2) Change may not come in straight lines, so see the bigger picture
“You need to be prepared to look at the whole picture. Improving maternal health may be an obvious win for women, but the way to do this might not be so straightforward.
In Northern Kenya, we ran a project improving maternal health, but all the women were saying, “This is great but we don’t have enough to eat, we do want to be doing family planning, but something else is more pressing right now.”
In response, we set up a community farm project. The women started growing food to eat themselves and also things to sell. We ended up being able to educate the women about good nutrition for their children and their families, which is crucial for new babies.

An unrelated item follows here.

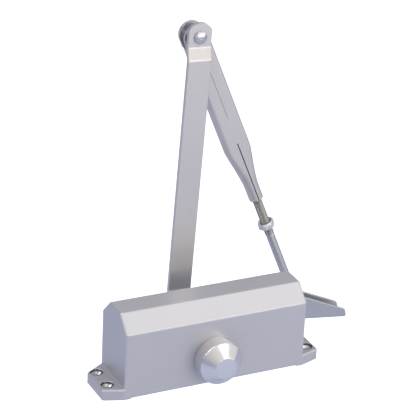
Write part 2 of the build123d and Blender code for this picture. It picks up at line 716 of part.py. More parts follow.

It had a really direct impact on a lot of those things, but also built up a lot of connection and trust between our staff and the women in the community.”
3) Networks are everything!
“We work really closely with communities, typically starting with women and girls and spreading out. Once you create some impact, it gradually becomes structural.
‘Its interesting seeing what an interconnected approach gives you. Rather than having a project over there about nutrition and a project over there about maternal health, if you bring it together and really look at the levers and barriers, you can do something truly interesting.”